Kamis, 28 Mei 2015 | 15:41 WIB
TEMPO.CO, Malang - Kalangan perguruan tinggi swasta mendukung gagasan penghapusan skripsi sebagai syarat kelulusan mahasiswa program strata satu (S1). Kualitas lulusan sarjana S1 dinilai tidak bisa semata-mata diukur dari karya ilmiah karena faktanya banyak skripsi diperjualbelikan, dipalsukan, dan diplagiasi. Penghapusan skripsi dianggap bisa menghilangkan praktek curang tersebut.
“Kebanyakan skripsi lebih mirip kompilasi materi hasil unduhan dari Internet atau menyadur dari karya orang lain, bukan murni sebagai karya ilmiah si pembuat,” kata Ketua Asosiasi Perguruan Tinggi Swasta Indonesia (Aptisi) Jawa Timur Suko Wiyono kepada Tempo, Kamis, 28 Mei 2015.
Menurut Suko, di era 80-an tidak ada kewajiban mahasiswa menyusun skripsi. Tanpa skripsi, kata dia, toh banyak perguruan tinggi yang menghasilkan sarjana bermutu dan sukses di beragam bidang profesi. Skripsi bisa diganti dengan pembuatan laporan tentang pembelajaran mandiri dalam bentuk karya tulis yang bersifat opsional.
Ia mengingatkan perguruan tinggi agar lebih membenahi proses belajar-mengajar. Banyak sekali proses belajar-mengajar di perguruan tinggi yang linier, tidak dialogis, tidak demokratis dan hanya menempatkan dosen sebagai sumber tunggal ilmu pengetahuan. Alhasil, para mahasiswa kesulitan memunculkan potensi dan mengembangkan kemampuannya.
Pengelola perguruan tinggi dan tenaga pengajar, ujarnya, harus intensif mendorong para mahasiswa untuk berkarya. Seorang mahasiswa yang mampu menembus jurnal internasional, misalnya, otomatis bisa diluluskan. Mahasiswa yang berhasil sebagai pengusaha pun patut diluluskan tanpa susah payah bikin skripsi.
“Insya Allah dengan begitu bisa menghasilkan sarjana yang berkualitas dan jujur karena kelulusannya dikonversikan dengan tugas akhir yang sesuai dengan praktek. Hasil yang didapatkan lebih empiris. Kalau berupa laporan mengenai kegiatan, saya rasa hasilnya lebih aktual dan berkualitas,” kata Suko Wiyono, yang juga Rektor Universitas Wisnuwardhana, Malang.

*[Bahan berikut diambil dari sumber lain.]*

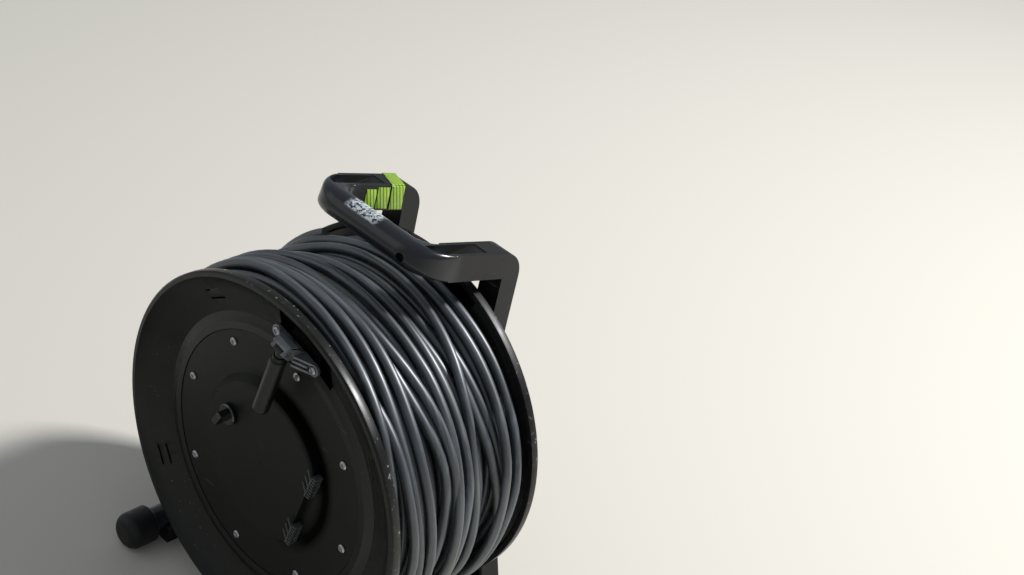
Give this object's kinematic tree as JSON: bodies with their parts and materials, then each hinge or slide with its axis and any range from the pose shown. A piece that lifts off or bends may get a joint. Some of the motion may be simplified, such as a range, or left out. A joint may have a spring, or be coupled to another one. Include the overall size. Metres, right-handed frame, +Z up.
{
  "type": "cable drum",
  "caption": "Cable drum full of wound cable, turning on the axle of a one-sided plastic frame with a round carrying grip and splayed legs.",
  "frame": {"origin": "middle of the object's bounding box on the floor, below the drum", "axes": "+Z up, +Y along the axle from the crank side to the frame side, +X to the right seen from the crank side"},
  "size_m": [0.482, 0.324, 0.5765],
  "materials": {
    "frame_plastic": "satin",
    "tube_plastic": "satin",
    "cap_rubber": "matte",
    "drum_plastic": "satin",
    "cover_plastic": "satin",
    "bracket_plastic": "matte",
    "grip_plastic": "satin",
    "knob_plastic": "gloss",
    "screw_steel": "satin",
    "steel": "satin",
    "cable_rubber": "matte"
  },
  "bodies": {
    "frame": {"side_frame": "frame_plastic", "foot_tube_right": "tube_plastic", "foot_tube_left": "tube_plastic", "foot_cap_right": "cap_rubber", "foot_cap_left": "cap_rubber", "axle": "steel", "axle_nut": "steel"},
    "drum": {"front_flange": "drum_plastic", "rear_flange": "drum_plastic", "drum_core": "drum_plastic", "cover_disc": "cover_plastic", "cover_screw_1": "screw_steel", "cover_screw_2": "screw_steel", "cover_screw_3": "screw_steel", "cover_screw_4": "screw_steel", "cover_screw_5": "screw_steel", "cover_screw_6": "screw_steel", "cover_screw_7": "screw_steel", "cover_screw_8": "screw_steel", "crank_bracket": "bracket_plastic", "bracket_screw_1": "screw_steel", "bracket_screw_2": "screw_steel", "crank_pin": "steel", "comb_clip_upper": "grip_plastic", "comb_clip_lower": "grip_plastic", "cable_winding": "cable_rubber"},
    "crank": {"crank_grip": "grip_plastic"},
    "knob": {"lock_knob": "knob_plastic"}
  },
  "joints": [
    {"name": "drum_spin", "type": "hinge", "parent": "frame", "child": "drum", "pos_m": [0, 0.131, 0.264], "axis": [0, 1, 0], "continuous": true},
    {"name": "crank_fold", "type": "hinge", "parent": "drum", "child": "crank", "pos_m": [0.03438, -0.141, 0.46423], "axis": [-0.9781, 0, 0.2079], "range_deg": [0, 90]},
    {"name": "knob_turn", "type": "hinge", "parent": "drum", "child": "knob", "pos_m": [-0.06237, -0.117, 0.29578], "axis": [0, 1, 0], "range_deg": [0, 90]}
  ]
}
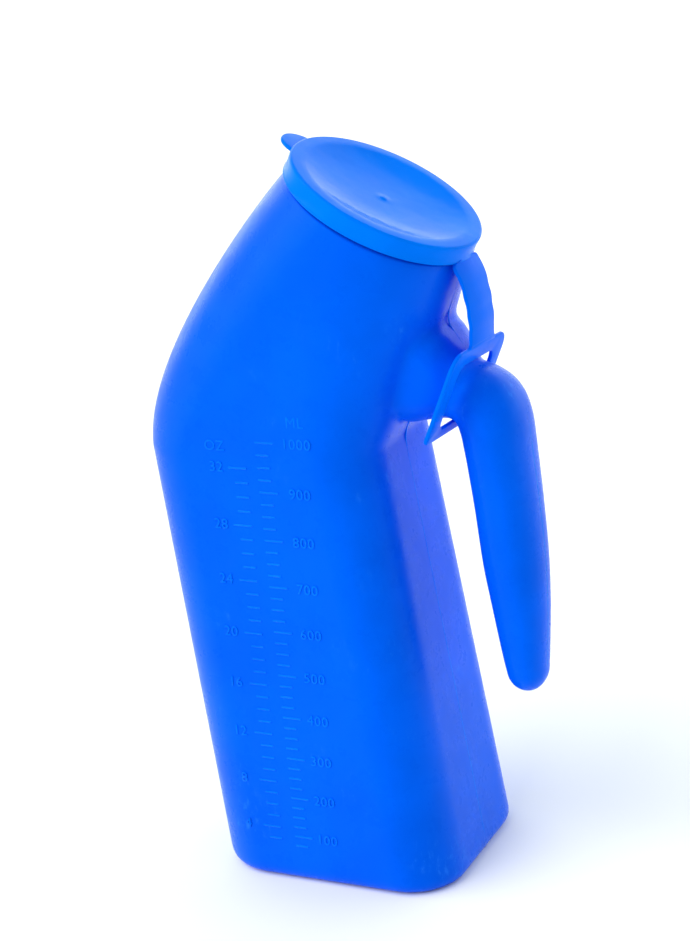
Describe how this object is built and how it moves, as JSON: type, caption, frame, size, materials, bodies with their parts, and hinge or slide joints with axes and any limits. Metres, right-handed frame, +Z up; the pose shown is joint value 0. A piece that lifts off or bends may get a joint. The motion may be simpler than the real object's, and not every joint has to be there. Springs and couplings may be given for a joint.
{
  "type": "urine bottle",
  "caption": "Free-standing male urine bottle with a rectangular foot, a neck bent back towards a hollow hanging grip, and a snap lid tethered to the grip's stem by a flexible strap.",
  "frame": {"origin": "centre of the whole object's bounding box, on the surface that the foot stands on", "axes": "+Z up from the foot to the lid, +X from the body towards the grip, +Y sideways across the grip"},
  "size_m": [0.1374, 0.0792, 0.2616],
  "materials": {
    "bottle_plastic": "satin blow-moulded polyethylene, blue",
    "lid_plastic": "glossier injection-moulded polyethylene, blue"
  },
  "bodies": {
    "bottle": {"bottle_shell": "bottle_plastic"},
    "loop": {"tether_loop": "lid_plastic"},
    "strap_1": {"strap_link_1": "lid_plastic"},
    "strap_2": {"strap_link_2": "lid_plastic"},
    "strap_3": {"strap_link_3": "lid_plastic"},
    "strap_4": {"strap_link_4": "lid_plastic"},
    "lid": {"lid_cap": "lid_plastic"}
  },
  "joints": [
    {"name": "loop_tilt", "type": "hinge", "parent": "bottle", "child": "loop", "pos_m": [0.04807, 0, 0.18742], "axis": [0, 1, 0], "range_deg": [0, 3.5]},
    {"name": "strap_bend_1", "type": "hinge", "parent": "loop", "child": "strap_1", "pos_m": [0.05014, 0, 0.1938], "axis": [0, 1, 0], "range_deg": [0, 24]},
    {"name": "strap_bend_2", "type": "hinge", "parent": "strap_1", "child": "strap_2", "pos_m": [0.05055, 0, 0.20036], "axis": [0, 1, 0], "range_deg": [0, 24]},
    {"name": "strap_bend_3", "type": "hinge", "parent": "strap_2", "child": "strap_3", "pos_m": [0.05026, 0, 0.20685], "axis": [0, 1, 0], "range_deg": [0, 24]},
    {"name": "strap_bend_4", "type": "hinge", "parent": "strap_3", "child": "strap_4", "pos_m": [0.04927, 0, 0.21327], "axis": [0, 1, 0], "range_deg": [0, 24]},
    {"name": "lid_hinge", "type": "hinge", "parent": "strap_4", "child": "lid", "pos_m": [0.04759, 0, 0.21962], "axis": [0, 1, 0], "range_deg": [0, 84]}
  ],
  "couplings": [
    {"joint": "loop_tilt", "follows": "strap_bend_1", "ratio": 0.1458},
    {"joint": "strap_bend_2", "follows": "strap_bend_1", "ratio": 1},
    {"joint": "strap_bend_3", "follows": "strap_bend_1", "ratio": 1},
    {"joint": "strap_bend_4", "follows": "strap_bend_1", "ratio": 1},
    {"joint": "lid_hinge", "follows": "strap_bend_1", "ratio": 3.5}
  ]
}
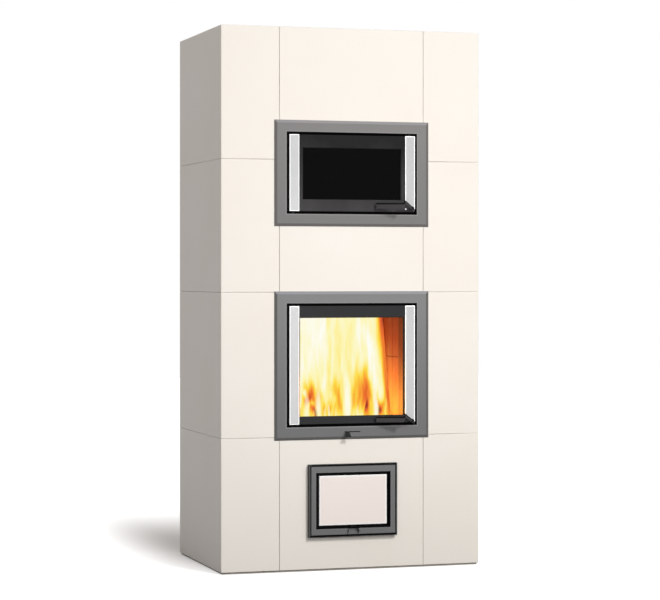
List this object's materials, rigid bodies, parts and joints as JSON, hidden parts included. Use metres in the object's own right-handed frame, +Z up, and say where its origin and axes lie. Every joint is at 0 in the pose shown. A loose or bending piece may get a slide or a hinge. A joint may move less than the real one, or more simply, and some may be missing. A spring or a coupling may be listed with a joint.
{
  "type": "tiled stove",
  "caption": "Tall heat-storing stove in a shell of large pale tiles, with an oven door, a glazed fire door and an ash door that open.",
  "frame": {"origin": "on the underside of the base slab, at the centre of the tiled body's plan", "axes": "+Z up, the doors face -Y, +X to the right of someone facing the doors"},
  "size_m": [0.96, 0.6671, 1.94],
  "materials": {
    "glazed_tile": "warm white satin glaze on large ceramic tiles",
    "concrete": "plain cast concrete",
    "refractory": "rough heat-proof casting",
    "cast_iron": "bare cast iron",
    "surround_paint": "mid grey heat-proof paint with a faint metallic sheen",
    "leaf_paint": "dark grey heat-proof paint",
    "dark_glass": "dark glass-ceramic",
    "clear_glass": "clear glass-ceramic",
    "seal_rope": "black woven glass-fibre rope",
    "brushed_strip": "brushed along its length",
    "black_steel": "black satin paint",
    "sheet_steel": "plain sheet steel"
  },
  "bodies": {
    "stove_body": {"base_slab": "concrete", "back_panel": "concrete", "top_slab": "concrete", "flue_collar": "cast_iron", "front_tile_left_1": "glazed_tile", "front_tile_left_2": "glazed_tile", "front_tile_left_3": "glazed_tile", "front_tile_left_4": "glazed_tile", "front_tile_right_1": "glazed_tile", "front_tile_right_2": "glazed_tile", "front_tile_right_3": "glazed_tile", "front_tile_right_4": "glazed_tile", "front_tile_centre_1": "glazed_tile", "front_tile_centre_3": "glazed_tile", "front_tile_centre_4": "glazed_tile", "side_tile_left_1": "glazed_tile", "side_tile_left_2": "glazed_tile", "side_tile_left_3": "glazed_tile", "side_tile_left_4": "glazed_tile", "side_tile_right_1": "glazed_tile", "side_tile_right_2": "glazed_tile", "side_tile_right_3": "glazed_tile", "side_tile_right_4": "glazed_tile", "core_front_wall": "refractory", "core_back_wall": "refractory", "core_left_wall": "refractory", "core_right_wall": "refractory", "ash_chamber_floor": "refractory", "firebox_floor": "refractory", "fire_grate": "cast_iron", "firebox_lining_left": "refractory", "firebox_lining_right": "refractory", "firebox_lining_back": "refractory", "smoke_throat_slab": "refractory", "oven_side_left": "refractory", "oven_side_right": "refractory", "oven_floor": "refractory", "oven_roof": "refractory", "oven_door_surround": "surround_paint", "oven_door_hinge_pin": "black_steel", "fire_door_surround": "surround_paint", "fire_door_hinge_pin": "black_steel", "ash_door_surround": "surround_paint", "ash_door_hinge_pin": "black_steel"},
    "oven_door": {"oven_door_leaf": "leaf_paint", "oven_door_glass": "dark_glass", "oven_door_seal": "seal_rope", "oven_door_strip_left": "brushed_strip", "oven_door_strip_right": "brushed_strip"},
    "oven_door_latch": {"oven_door_lever": "black_steel"},
    "fire_door": {"fire_door_leaf": "leaf_paint", "fire_door_glass": "clear_glass", "fire_door_seal": "seal_rope", "fire_door_strip_left": "brushed_strip", "fire_door_strip_right": "brushed_strip"},
    "fire_door_latch": {"fire_door_lever": "black_steel"},
    "air_control": {"air_slide": "black_steel"},
    "ash_door": {"ash_door_leaf": "surround_paint", "ash_door_tile": "glazed_tile"},
    "ash_drawer": {"ash_pan": "sheet_steel"}
  },
  "joints": [
    {"name": "oven_door_swing", "type": "hinge", "parent": "stove_body", "child": "oven_door", "pos_m": [-0.219, -0.305, 1.406], "axis": [0, 0, -1], "range_deg": [0, 110]},
    {"name": "oven_lever_turn", "type": "hinge", "parent": "oven_door", "child": "oven_door_latch", "pos_m": [0.222, -0.31, 1.284], "axis": [0, 1, 0], "range_deg": [0, 45]},
    {"name": "fire_door_swing", "type": "hinge", "parent": "stove_body", "child": "fire_door", "pos_m": [-0.219, -0.305, 0.7275], "axis": [0, 0, -1], "range_deg": [0, 110]},
    {"name": "fire_lever_turn", "type": "hinge", "parent": "fire_door", "child": "fire_door_latch", "pos_m": [0.222, -0.31, 0.525], "axis": [0, 1, 0], "range_deg": [0, 45]},
    {"name": "air_control_slide", "type": "slide", "parent": "stove_body", "child": "air_control", "axis": [1, 0, 0], "range_m": [0, 0.045]},
    {"name": "ash_door_swing", "type": "hinge", "parent": "stove_body", "child": "ash_door", "pos_m": [-0.149, -0.3215, 0.2485], "axis": [0, 0, -1], "range_deg": [0, 110]},
    {"name": "ash_pan_slide", "type": "slide", "parent": "stove_body", "child": "ash_drawer", "axis": [0, -1, 0], "range_m": [0, 0.09]}
  ]
}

Wakil Rektor III Universitas Islam Negeri Maulana Malik Ibrahim, Malang, Agus Maimun, tidak sependapat dengan ide penghapusan skripsi. Alasannya, skripsi merupakan bentuk aktualisasi dari ilmu yang didapatkan mahasiswa selama kuliah. Penulisan skripsi, kata Agus, bisa menjadi media belajar bagi mahasiswa untuk menuangkan pikirannya dalam bentuk karya tulis karena tidak semua orang bisa menuangkan pikiran dalam bentuk tulisan. “Melalui pembuatan skripsi mahasiswa bisa belajar, sekaligus bisa menjadi kenang-kenangan semasa kuliah,” kata Agus.
Bagi mahasiswa yang terhambat kelulusannya karena skripsi, ujar dia, masih bisa diakali dengan mempercepat pengajuan proposal skripsi di akhir semester enam sehingga mahasiswa punya waktu cukup untuk mengerjakan skripsi dan tamat belajar tepat waktu.